With Christensen's acting considerably stronger than it was in Episode II, Anakin's turmoil is much more believable from start to finish. Ewan McGregor turns in the performance of a lifetime as the thoroughly tortured Obi-Wan Kenobi, and the culminating fight between master and apprentice on Mustafar is truly one for the ages.
5 THE FORCE AWAKENS
Whether you're of the mind that The Force Awakens was a breath of fresh air, or simply a retread of many of the familiar beats of the original trilogy, there's no way of denying that The Force Awakens brought new life to the franchise, revitalizing it in the way that the prequel trilogy was never fully able to do so.
In its new cast of characters, the film found a true new hero for a new age in Daisy Ridley's Rey, as well as a worthy new adversary in Adam Driver's Kylo Ren. It also featured standout work from the ever reliable Harrison Ford as Han Solo, and perhaps the saga's most adorable and loyal droid in BB-8.
4 EPISODE VI: RETURN OF THE JEDI
Although the weakest film of the original trilogy, Episode VI: Return of the Jedi still contains some of the most important moments in the entire Star Wars saga. The film includes some key reveals, such as the public acknowledgment of Luke and Leia's relationship as siblings, and Darth Vader's redemption through the love of his son in his final moments of life.
It also features some iconic moments of badass behavior, such as Leia strangling Jabba the Hutt with her own chains and Luke taking on both Vader and Emperor Palpatine all by himself. And, of course, it features the adorable and bloodthirsty Ewoks. The deciding Battle of Endor wouldn't have been the same without them.
3 EPISODE IV: A NEW HOPE
As the film that began it all, Episode IV: A New Hope, once simply known as Star Wars, will always hold the distinction of being one of the best there ever was. Unlike anything that had come before it, the film did the unthinkable, crafting a world full of distinctly defined planets, characters, and technology.
Featuring the introductions of iconic, generation defining characters such as Luke Skywalker, Leia Organa, and Han Solo, Episode IV is responsible for the creation of the careers of Hollywood icons Mark Hamill, Carrie Fisher, and Harrison Ford. It's also responsible for the introduction of one of the greatest villains of them all, Darth Vader. Few movies can boast so many impressive feats.
2 THE LAST JEDI
Perhaps more than any of the films that have come before it, Episode VII: The Last Jedi is an incredibly divisive film - but a film that has opened the world of Star Wars up in a way that any of the other films was never able to do so. By revealing that the Force is present in all things, and available to all people, the universe of Star Wars has now been opened up to seemingly endless stories and heroes.
The Last Jedi also introduced exciting new uses of the Force that had never been seen on film before, such as the Force bond between Rey and Kylo Ren; allowed for the welcome return of Yoda; and produced newly iconic characters in Admiral Holdo, Rose Tico, and the almost impossibly adorable porgs.

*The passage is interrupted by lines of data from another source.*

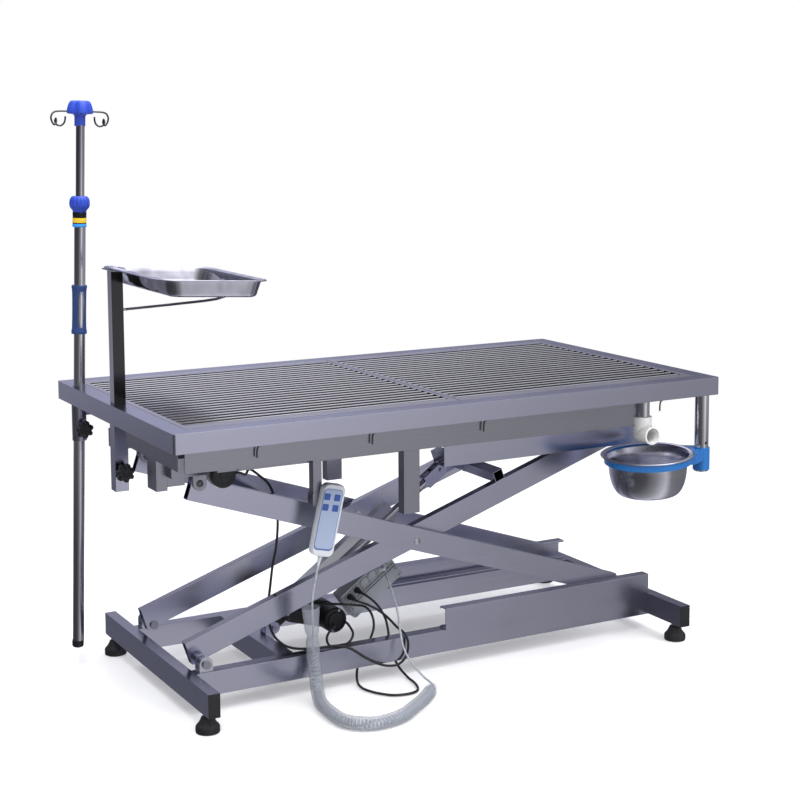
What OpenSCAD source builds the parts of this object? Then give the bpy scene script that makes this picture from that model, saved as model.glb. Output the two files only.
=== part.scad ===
/* [Table top] */
// Length of the top frame
top_l = 1320; // [1300:5:1400]
// Width of the top frame
top_w = 722; // [700:2:760]
// Height and width of the top frame's square tube
top_tube = 40; // [38:1:44]
// Wall of the frame tubes
tube_wall = 1.5; // [1.2:0.1:2.5]
// Rounding of the top frame's corners
corner_r = 5; // [3:1:8]
// Overlap of the aprons below the frame at the left end
apron_h = 42; // [36:1:44]
// Thickness of sheet panels
sheet_t = 1.2; // [0.8:0.1:2]

/* [Gratings] */
// Diameter of a grating bar
bar_d = 8; // [6:0.5:9]
// Distance between grating bars
bar_pitch = 26; // [18:1:36]
// Width of the grating's lip along the bars
side_lip_w = 32; // [24:1:40]
// Width of the grating's lip across the bars
end_lip_w = 11; // [8:1:16]
// Thickness of the grating's lip
lip_t = 1.5; // [1:0.1:2.5]

/* [Scissor lift] */
// Length of an arm from its pivot to its roller
arm_l = 1091; // [1070:1:1100]
// Angle of the arms at the height that is modelled
lift_deg = 20.27; // [16:0.01:24]
// Angle of the arms at the lowest height
lowest_deg = 5.2; // [5.2:0.1:8]
// Height of an arm tube
arm_h = 50; // [44:1:54]
// Thickness of an arm tube
arm_t = 20; // [16:1:22]
// Distance of the fixed pivots from the left end of the top
pivot_in = 129.5; // [125:0.5:135]
// Radius of the pivot bolts
bolt_r = 6; // [5:0.5:7]
// Radius of the lower rollers
low_roller_r = 13.7; // [12:0.1:16]
// Radius of the upper rollers
high_roller_r = 19.7; // [16:0.1:20]

/* [Base] */
// Width of the base over its cross tubes
base_w = 623; // [580:1:660]
// Thickness of the base tubes
base_tube_w = 25; // [20:1:30]
// Height of the base tubes
base_tube_h = 50; // [40:1:56]
// Height of the base tubes above the floor
base_z = 40; // [36:1:60]
// Distance over the outer faces of the long rails
rail_span = 374; // [360:2:390]
// Radius of a foot pad
foot_r = 25; // [20:1:30]

/* [Posts] */
// Radius of the drip stand's lower tube
stand_r = 12.5; // [10:0.5:13]
// Radius of the drip stand's upper tube
stand_top_r = 9.5; // [7:0.5:10]
// Lean of the drip stand in its socket
stand_lean = 1.85; // [0:0.05:1.9]
// Height of the drip stand's top above the table top
stand_h = 632; // [600:1:640]
// Width of the instrument tray's square post
post_w = 25; // [20:1:26]
// Height of the instrument tray's rim above the table top
tray_up = 288; // [250:1:320]
// Length of the instrument tray
tray_l = 343; // [300:1:360]
// Width of the instrument tray
tray_w = 244; // [220:1:260]
// Depth of the instrument tray
tray_d = 36; // [25:1:45]
// Radius of the bowl's post
bowl_post_r = 16; // [12:0.5:18]
// Radius of the bowl's rim
bowl_r = 105; // [95:1:112]
// Depth of the bowl
bowl_d = 92; // [70:1:100]

/* [Drive and handset] */
// Radius of the drive's sliding rod
rod_r = 10; // [8:0.5:11]
// Radius of the drive's outer tube
drive_tube_r = 15; // [13:0.5:17]
// Radius of the drive's motor
motor_r = 28; // [24:1:30]
// Width of the handset
handset_w = 52; // [48:1:56]
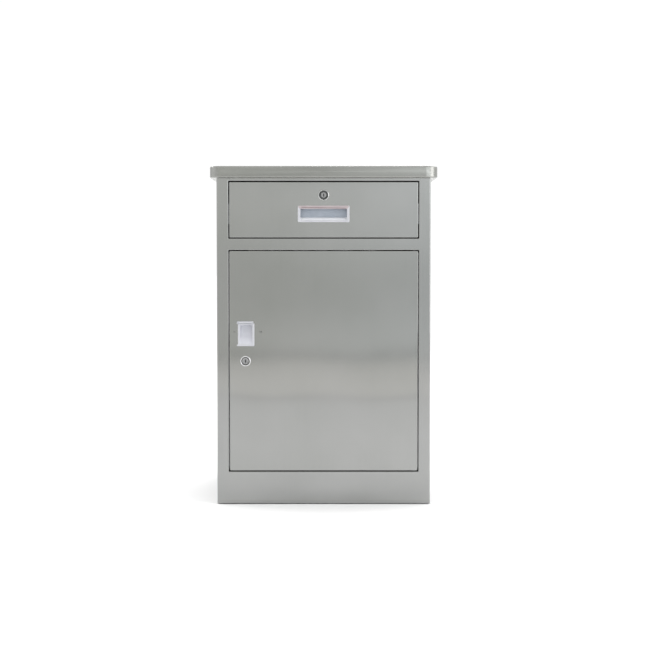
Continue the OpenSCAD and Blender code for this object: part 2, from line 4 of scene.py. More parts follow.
import bmesh
import bpy
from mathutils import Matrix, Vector
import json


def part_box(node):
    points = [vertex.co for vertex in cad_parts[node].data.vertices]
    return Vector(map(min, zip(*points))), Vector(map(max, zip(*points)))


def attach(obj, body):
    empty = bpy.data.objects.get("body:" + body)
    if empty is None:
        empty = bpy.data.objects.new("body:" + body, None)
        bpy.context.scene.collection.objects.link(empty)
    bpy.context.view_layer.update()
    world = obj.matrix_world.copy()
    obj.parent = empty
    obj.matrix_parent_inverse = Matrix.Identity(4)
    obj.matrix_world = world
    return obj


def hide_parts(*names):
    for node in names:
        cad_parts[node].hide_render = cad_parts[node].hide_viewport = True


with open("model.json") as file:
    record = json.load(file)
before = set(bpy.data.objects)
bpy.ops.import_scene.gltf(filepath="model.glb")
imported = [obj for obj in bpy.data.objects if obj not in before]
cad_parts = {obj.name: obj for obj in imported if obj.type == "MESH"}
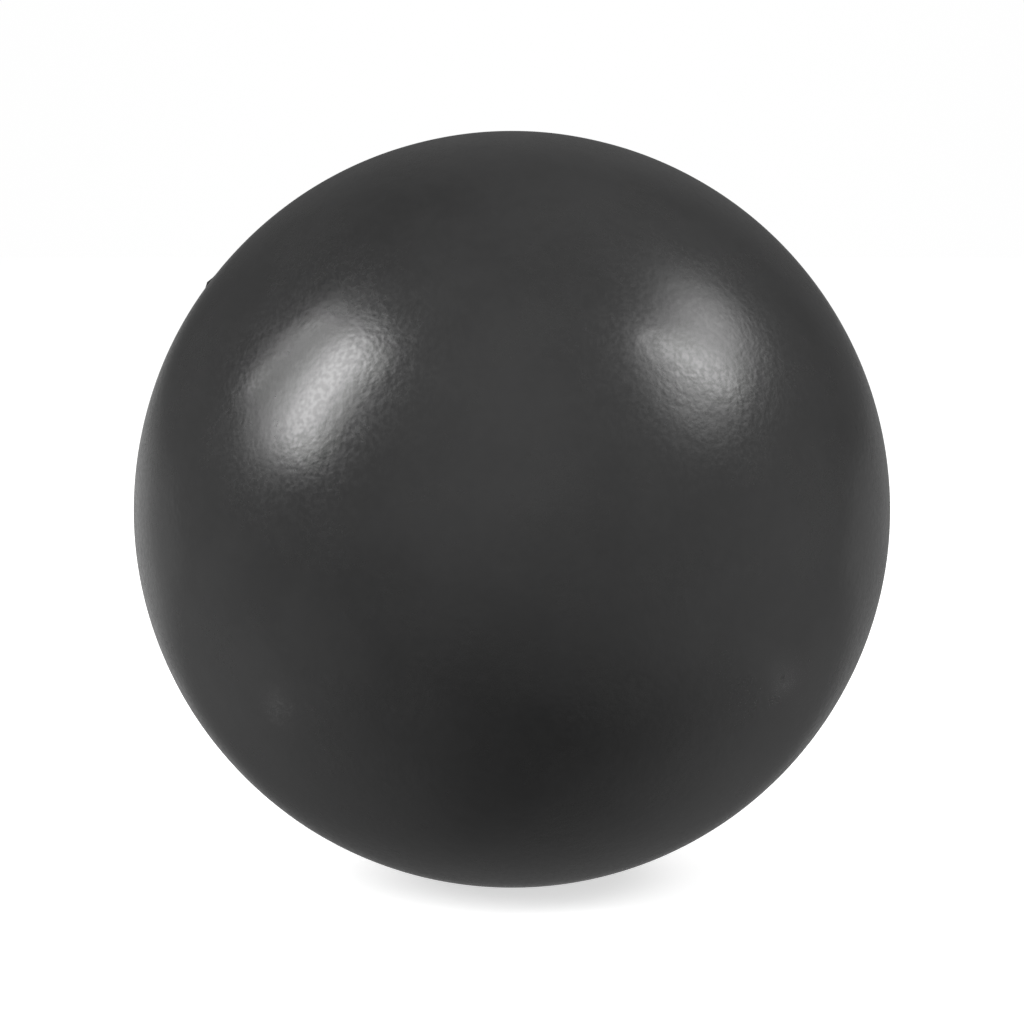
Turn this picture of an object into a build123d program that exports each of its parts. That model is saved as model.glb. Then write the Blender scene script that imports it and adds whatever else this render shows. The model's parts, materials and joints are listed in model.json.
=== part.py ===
"""Watchmaker's friction ball for opening screw-down case backs.

A hollow, inflated rubber ball. Two moulded half shells are bonded edge to edge to make
the core, a one-piece tacky cover is moulded over them, and a self-sealing needle valve
sits in a dish at the back.

Millimetres. The origin is the ball's centre, +Z is up, and +Y is the valve's axis, out of
its mouth. The ball rests on a small flat at its lowest point, as soft balls do.
"""

import os
from math import sqrt

from build123d import *

# The ball
BALL_DIAMETER = 65.0
COVER_THICKNESS = 1.6
CORE_WALL = 3.4
REST_FLAT_DIAMETER = 8.0  # where the ball's own weight flattens it on a table

# The bonded joint between the two halves of the core
SEAM_THICKNESS = 0.3
SEAM_BEAD_RADIUS = 0.6  # cement squeezed out inside the ball

# The dish that keeps the valve below the ball's surface
DISH_RADIUS = 40.0
DISH_DEPTH = 0.75
DISH_EDGE_ROUND = 1.5

# The valve seat, vulcanised to the inside of the rear half
NOSE_DIAMETER = 8.4
NOSE_SHY = 0.15  # how far the nose stops below the dish's floor at its own edge
PAD_DIAMETER = 19.0
PAD_THICKNESS = 1.8
PAD_BEVEL = 1.2  # its inner rim is thinned so that it bends with the shell
STEM_DIAMETER = 8.0
STEM_LENGTH = 11.0  # from the core's inner wall into the cavity
STEM_END_ROUND = 1.2
SEAT_BORE_DIAMETER = 3.8
COUNTERBORE_DIAMETER = 5.6
COUNTERBORE_DEPTH = 1.2

# The valve insert, a plug that closes by itself behind the inflating needle
INSERT_SHY = 0.1  # how far its head lies below the nose
BARB_DIAMETER = 5.2
BARB_TIP_DIAMETER = 2.6
BARB_LENGTH = 3.2
NEEDLE_HOLE_DIAMETER = 2.05
NEEDLE_HOLE_DEPTH = 6.0
LEAD_IN_DIAMETER = 3.2
LEAD_IN_DEPTH = 0.6

EDGE_BREAK = 0.2  # chamfer on small moulded edges

# Worked out from the sizes above
BALL_RADIUS = BALL_DIAMETER / 2
CORE_RADIUS = BALL_RADIUS - COVER_THICKNESS
CAVITY_RADIUS = CORE_RADIUS - CORE_WALL
REST_HEIGHT = sqrt(BALL_RADIUS**2 - (REST_FLAT_DIAMETER / 2) ** 2)
DISH_FLOOR = BALL_RADIUS - DISH_DEPTH  # distance of the dish's floor from the centre
NOSE_TOP = DISH_FLOOR + (NOSE_DIAMETER / 2) ** 2 / (2 * DISH_RADIUS) - NOSE_SHY
INSERT_TOP = NOSE_TOP - INSERT_SHY
COUNTERBORE_FLOOR = NOSE_TOP - COUNTERBORE_DEPTH
STEM_END = CAVITY_RADIUS - STEM_LENGTH


def along_y(profile):
    """A solid turned about the valve axis from a closed profile in the XY plane."""
    return revolve(profile, axis=Axis.Y)


def outline(*points):
    """A closed face in the XY plane, where x is the distance from the valve axis."""
    return make_face(Polyline(*points, close=True))


def shaft(diameter, low, high):
    """A cylinder on the valve axis, from low to high along +Y."""
    return along_y(outline((0, low), (diameter / 2, low), (diameter / 2, high), (0, high)))


def hollow_ball(outer_radius, inner_radius):
    """A spherical shell, with its poles on the valve axis."""
    poles_on_y = Rotation(-90, 0, 0)
    return poles_on_y * Sphere(outer_radius) - poles_on_y * Sphere(inner_radius)


def half_space(low, high):
    """A block wider than the ball, between two distances along +Y."""
    width = 2 * BALL_DIAMETER
    return Pos(0, (low + high) / 2, 0) * Box(width, high - low, width)


def grip_cover():
    """The tacky outer cover, one piece, with the valve's dish and mouth in its back."""
    cover = hollow_ball(BALL_RADIUS, CORE_RADIUS)
    cover -= Pos(0, DISH_FLOOR + DISH_RADIUS, 0) * Rotation(-90, 0, 0) * Sphere(DISH_RADIUS)
    dish_edge = (
        cover.edges()
        .filter_by(GeomType.CIRCLE)
        .filter_by(lambda edge: edge.center().Y > CORE_RADIUS)
        .sort_by(SortBy.LENGTH)[-1:]
    )
    cover = fillet(dish_edge, DISH_EDGE_ROUND)
    cover -= shaft(NOSE_DIAMETER, 0, BALL_RADIUS)
    mouth_edge = (
        cover.edges()
        .filter_by(GeomType.CIRCLE)
        .filter_by(lambda edge: abs(edge.radius - NOSE_DIAMETER / 2) < 1e-4)
        .sort_by(Axis.Y)[-1:]
    )
    cover = chamfer(mouth_edge, EDGE_BREAK)
    below_table = Pos(0, 0, -REST_HEIGHT - BALL_RADIUS) * Box(BALL_DIAMETER, BALL_DIAMETER, BALL_DIAMETER)
    return cover - below_table


def front_core_half():
    """The plain half of the core, away from the valve."""
    shell = hollow_ball(CORE_RADIUS, CAVITY_RADIUS)
    return shell & half_space(-BALL_DIAMETER, -SEAM_THICKNESS / 2)


def rear_core_half():
    """The half of the core that the valve seat goes through."""
    shell = hollow_ball(CORE_RADIUS, CAVITY_RADIUS)
    shell &= half_space(SEAM_THICKNESS / 2, BALL_DIAMETER)
    return shell - shaft(NOSE_DIAMETER, 0, BALL_RADIUS)


def core_seam():
    """The rubber cement that bonds the halves, with the bead it leaves inside."""
    joint = hollow_ball(CORE_RADIUS, CAVITY_RADIUS)
    joint &= half_space(-SEAM_THICKNESS / 2, SEAM_THICKNESS / 2)
    bead = Rotation(90, 0, 0) * Torus(CAVITY_RADIUS, SEAM_BEAD_RADIUS)
    bead &= Rotation(-90, 0, 0) * Sphere(CAVITY_RADIUS)
    return joint + bead


def valve_seat():
    """The boot that holds the insert: a nose to the outside, a pad and a stem inside."""
    nose = shaft(NOSE_DIAMETER, CAVITY_RADIUS - PAD_THICKNESS, NOSE_TOP)
    nose = chamfer(nose.edges().group_by(Axis.Y)[-1], EDGE_BREAK)
    pad = hollow_ball(CAVITY_RADIUS, CAVITY_RADIUS - PAD_THICKNESS)
    pad &= shaft(PAD_DIAMETER, 0, BALL_RADIUS)
    pad = chamfer(pad.edges().filter_by(GeomType.CIRCLE).group_by(Axis.Y)[0], PAD_BEVEL)
    stem = shaft(STEM_DIAMETER, STEM_END, CAVITY_RADIUS - PAD_THICKNESS / 2)
    stem = fillet(stem.edges().group_by(Axis.Y)[0], STEM_END_ROUND)
    seat = nose + pad + stem
    seat -= shaft(SEAT_BORE_DIAMETER, 0, BALL_RADIUS)
    return seat - shaft(COUNTERBORE_DIAMETER, COUNTERBORE_FLOOR, BALL_RADIUS)


def valve_insert():
    """The self-sealing plug: a head, a shank, a barb behind the stem and a needle hole."""
    plug = along_y(
        outline(
            (0, STEM_END - BARB_LENGTH),
            (BARB_TIP_DIAMETER / 2, STEM_END - BARB_LENGTH),
            (BARB_DIAMETER / 2, STEM_END - EDGE_BREAK),
            (BARB_DIAMETER / 2, STEM_END),
            (SEAT_BORE_DIAMETER / 2, STEM_END),
            (SEAT_BORE_DIAMETER / 2, COUNTERBORE_FLOOR),
            (COUNTERBORE_DIAMETER / 2, COUNTERBORE_FLOOR),
            (COUNTERBORE_DIAMETER / 2, INSERT_TOP - EDGE_BREAK),
            (COUNTERBORE_DIAMETER / 2 - EDGE_BREAK, INSERT_TOP),
            (0, INSERT_TOP),
        )
    )
    hole_end = INSERT_TOP - LEAD_IN_DEPTH - NEEDLE_HOLE_DEPTH
    needle_hole = along_y(
        outline(
            (0, hole_end),
            (NEEDLE_HOLE_DIAMETER / 2, hole_end),
            (NEEDLE_HOLE_DIAMETER / 2, INSERT_TOP - LEAD_IN_DEPTH),
            (LEAD_IN_DIAMETER / 2, INSERT_TOP),
            (0, INSERT_TOP),
        )
    )
    return plug - needle_hole


PIECES = {
    "grip_cover": grip_cover,
    "front_core_half": front_core_half,
    "rear_core_half": rear_core_half,
    "core_seam": core_seam,
    "valve_seat": valve_seat,
    "valve_insert": valve_insert,
}

os.makedirs("parts", exist_ok=True)
for name, make_piece in PIECES.items():
    export_step(make_piece(), f"parts/{name}.step")
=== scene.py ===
"""Looks for a watchmaker's case opening friction ball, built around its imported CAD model.

Metres, in the CAD frame: the origin is the ball's centre, +Z is up and +Y is the valve's
axis, out of its mouth. The outer cover, the valve's nose and its insert get finer meshes of
the CAD shapes. The sealed inner pieces keep their CAD meshes.
"""

import json
from math import asin, atan, atan2, cos, degrees, exp, hypot, pi, radians, sin, sqrt, tan

import bmesh
import bpy
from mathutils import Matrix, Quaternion, Vector, noise


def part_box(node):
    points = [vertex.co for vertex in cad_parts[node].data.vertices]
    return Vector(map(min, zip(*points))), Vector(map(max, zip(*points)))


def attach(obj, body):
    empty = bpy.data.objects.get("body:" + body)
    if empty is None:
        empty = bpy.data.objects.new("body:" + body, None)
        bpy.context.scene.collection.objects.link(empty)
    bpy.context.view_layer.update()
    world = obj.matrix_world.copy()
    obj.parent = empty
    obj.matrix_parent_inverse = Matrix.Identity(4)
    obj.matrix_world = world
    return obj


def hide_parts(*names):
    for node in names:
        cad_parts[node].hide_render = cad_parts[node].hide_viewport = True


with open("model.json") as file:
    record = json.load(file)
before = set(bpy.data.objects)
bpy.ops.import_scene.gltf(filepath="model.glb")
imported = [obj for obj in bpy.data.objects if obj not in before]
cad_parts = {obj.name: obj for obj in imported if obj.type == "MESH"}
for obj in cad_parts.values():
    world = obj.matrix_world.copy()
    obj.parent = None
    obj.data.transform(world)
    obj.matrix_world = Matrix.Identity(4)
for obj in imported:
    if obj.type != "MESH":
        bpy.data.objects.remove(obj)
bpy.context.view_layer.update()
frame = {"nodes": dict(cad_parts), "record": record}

MM = 0.001
NEARLY_ZERO = 1e-6  # keeps a division by a length safe

# ---------------------------------------------------------------- sizes, in millimetres
BALL_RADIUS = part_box("grip_cover")[1].x / MM
CORE_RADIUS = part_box("front_core_half")[1].x / MM
FLOOR_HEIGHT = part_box("grip_cover")[0].z / MM
NOSE_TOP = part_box("valve_seat")[1].y / MM
STEM_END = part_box("valve_seat")[0].y / MM
INSERT_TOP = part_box("valve_insert")[1].y / MM
BARB_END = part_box("valve_insert")[0].y / MM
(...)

1 EPISODE V: THE EMPIRE STRIKES BACK
Could any other film in the saga possibly have topped this list? Simply put, Episode V: Empire Strikes Back is perhaps the true, perfect Star Wars film. Although its main characters are separated from one another for much of the film's action, the unique storylines all serve a key purpose, and allow for important relationships to develop and life changing revelations to occur.
As Han and Leia work together to get to Cloud City, the duo fall deeply in love with one another, setting the groundwork for one of the most beloved couples in film history. And as Luke trains with Yoda in the swamps of Dagobah, viewers get to witness Luke's full heroic journey. The film's culminating reveal of Vader's true identity simply seals the deal. Star Wars doesn't get any better than this.